I would say everyone's trying to get longer, but I don't want to do it at the expense of my game. I will do it this year for sure because of my equipment.
The new TaylorMade driver?
New ball, new driver – I'm already longer than I was last year. I'm not saying I'm not going to finish 179th again, but I know my distance and average is going to go up. I have the ability to hit it 10 yards farther than I was last year. That's a lot, but I've been of average length for my entire career, and I've been able to stay in the top 10 in the world for a long time.
A Tour pro leads a pretty busy life. If you had a 25th hour in the day, what would you do with it?
Play more ball with my kids.
Baseball, softball, basketball, throw a football, go fishing, whatever – do some more athletic activities with my kids.

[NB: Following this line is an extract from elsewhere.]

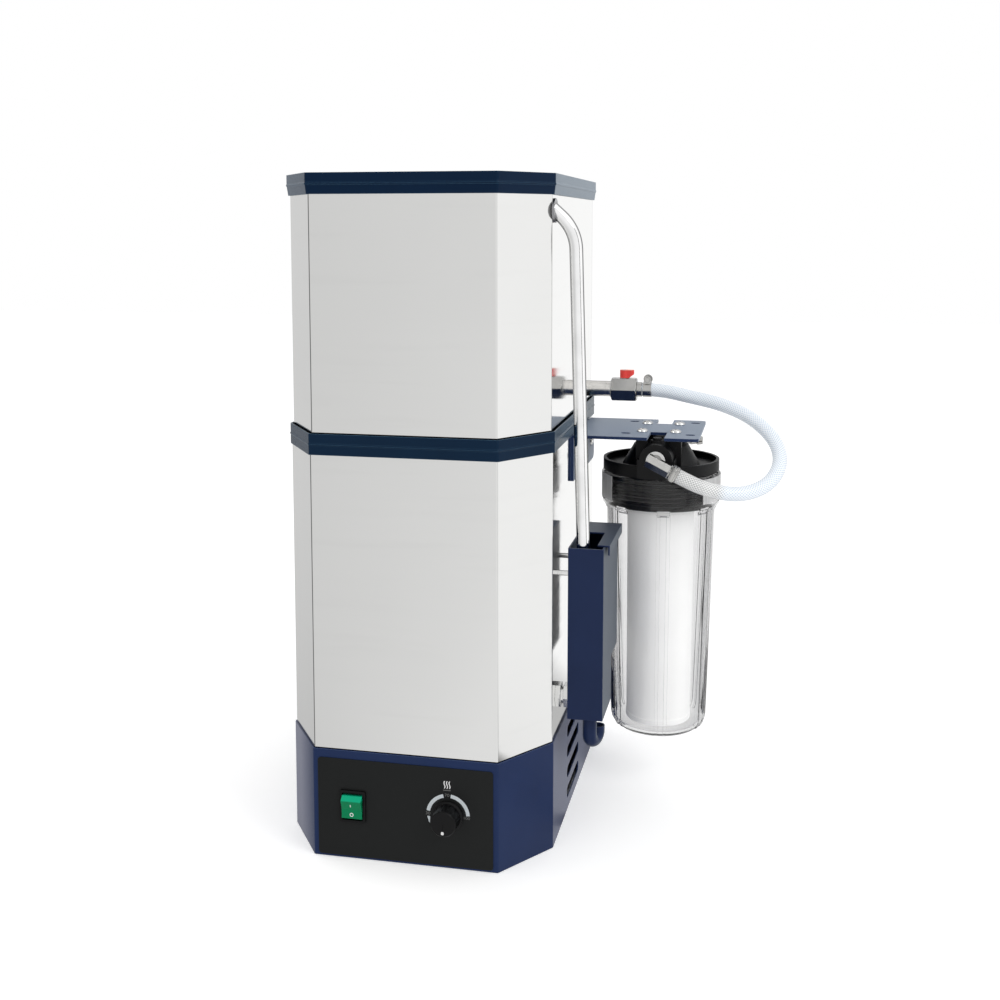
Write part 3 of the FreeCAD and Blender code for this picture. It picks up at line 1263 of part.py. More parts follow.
def clamp_worm(frame, gap):
    """The screw's thread, or with a gap the hole that takes it."""
    middle, axis, outward, to_head = frame
    tip = middle + outward * CLAMP_SCREW_OUT - to_head * (CLAMP_TUNNEL_TIP + CLAMP_TIP)
    length = CLAMP_TIP + CLAMP_TUNNEL_TIP + CLAMP_TUNNEL_HEAD + SLIDE_GAP
    return rod(tip, to_head, length, CLAMP_SCREW_R + gap)


def clamp_screw(frame):
    """The screw lies across the hose; a disc carries its slotted head."""
    middle, axis, outward, to_head = frame
    centre = middle + outward * CLAMP_SCREW_OUT
    disc_start = centre + to_head * (CLAMP_TUNNEL_HEAD + SLIDE_GAP)
    disc = rod(disc_start, to_head, CLAMP_DISC, CLAMP_DISC_R)
    head = rod(disc_start, to_head, CLAMP_DISC + CLAMP_HEAD, CLAMP_HEAD_R)
    slot = Part.makeBox(CLAMP_SLOT_WIDTH, CLAMP_HEAD, 3 * CLAMP_HEAD_R,
                        Vec(-CLAMP_SLOT_WIDTH / 2, 0, -1.5 * CLAMP_HEAD_R))
    turn = FreeCAD.Rotation(outward.cross(to_head) * -1, to_head, outward, "ZXY")
    slot_start = disc_start + to_head * (CLAMP_DISC + CLAMP_HEAD - CLAMP_SLOT_DEPTH)
    slot.Placement = FreeCAD.Placement(slot_start, turn)
    return clamp_worm(frame, 0).fuse([disc, head]).cut(slot)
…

They're 7 and 8, so they do a little of everything.
You look pretty serious on the course. Can you recall something, a movie or a playing partner, that gave you a good laugh recently?
Every day. I've got a terrible memory, though. I'm pretty happy-go-lucky and sarcastic and give my buddies at home some crap. I'm not very serious off the golf course; it's just the way I play my best on the course.
Tour watchers hear a lot from Johnny Miller, Jim Nantz and Nick Faldo on the golf telecasts. Who's your favorite?
I watch so little golf, I'm not sure – all the anchors are pretty darn good. Nantz has the voice and I like watching NBC telecasts as well. I think Roger Maltbie's funny. I'm more tuned into the interview aspect of it. I like Steve Sands on the Golf Channel – I like him as a person, I like the interviews. You tend to give the guys you like a little more time – by the way, I need to get going soon.
How would you be as a broadcaster?
I've done four days, a couple of days at Kapalua and a couple of days at the Players, but it's always been a situation where somebody tees me up and it's been very easy.
Were you any good?
I don't know. I sat next to Ian Baker-Finch for two days, and they would ask very easy questions and make it very easy for me to answer. I could play the Stadium Course at TPC Sawgrass and Kapalua in my sleep, so describing the shots was pretty easy. Everyone was kind of taking care of me. I think I could do okay at it, but I'm sure there's a learning curve. Being an anchor – that's a knack that I will never have.
Let's say you win the Masters in your 15th try. What's on the menu for the Champions Dinner?
Wow, I can pick anything? I'd have to pick some ethnic food. My mom's Czech and Polish and my dad's Ukrainian and Hungarian. My mom's favorite dish, and my favorite that she makes, is chicken and dumplings, so a chicken paprikash. I would have to go with maybe a ham and some pierogi – get a little hunky in there, as we call it back in the Pittsburgh area.
It's like a mutt – you've got a lot of ethnic background in you. That would be me. I'm a mutt.
Where do you think you have the best shot at winning a major in 2011 – Augusta National, Congressional, St. Georges or Atlanta Athletic Club?
If I had to pick one, I'd say Congo – Congressional. The U.S. Open's been good to me, and I like the golf course. I think all of the majors set up better for me than they did last year. St. Andrews is not my style, Pebble's okay, and Whistling Straits is not much my style.
Last year was a bomber's paradise.
I believe it was, yes.
How does that sandy at the last at East Lake rate in your career?
It's hard to rank moments, and it's hard to rank years. I think 2010 was my best year – I won three times, and I'd never done that before. I won the FedEx Cup. I was consistent. I was Player of the Year – that has to be your best year. I've had some other big ones, '03 and '06 come to mind. The big moments when I look back have been winning my first Tour event, winning my first major – those you never forget. That shot last year meant a lot, though – winning the tournament, the FedEx Cup and Player of the Year all rested on my ability to get up and down, and I was able to do it. At the time I was able to separate that from the shot and think about what I needed to do, but looking back, it was probably, yeah, under the circumstances, it was one of the best shots or the best shot I've hit.
You were wearing your hat backward and really let loose after you tapped in your final putt. When was the last time you showed that much emotion?
Well, the hat was turned backward because the water was dripping – you think of your eyes being over the ball – it was dripping right close to the ball. When I've won I've showed a lot of emotion. When I won at Tampa last year it was relief, because I hadn't won in a long time, and it was hard to show a lot of emotion at Hilton Head because with what happened to Brian [Davis, who had imposed a penalty on himself], it would have been disrespectful. But as far as fist-pumping and stuff, I've done it at Ryder Cups. I showed a lot of emotion at Valhalla. I scare my kids once in a while at home watching the Steelers.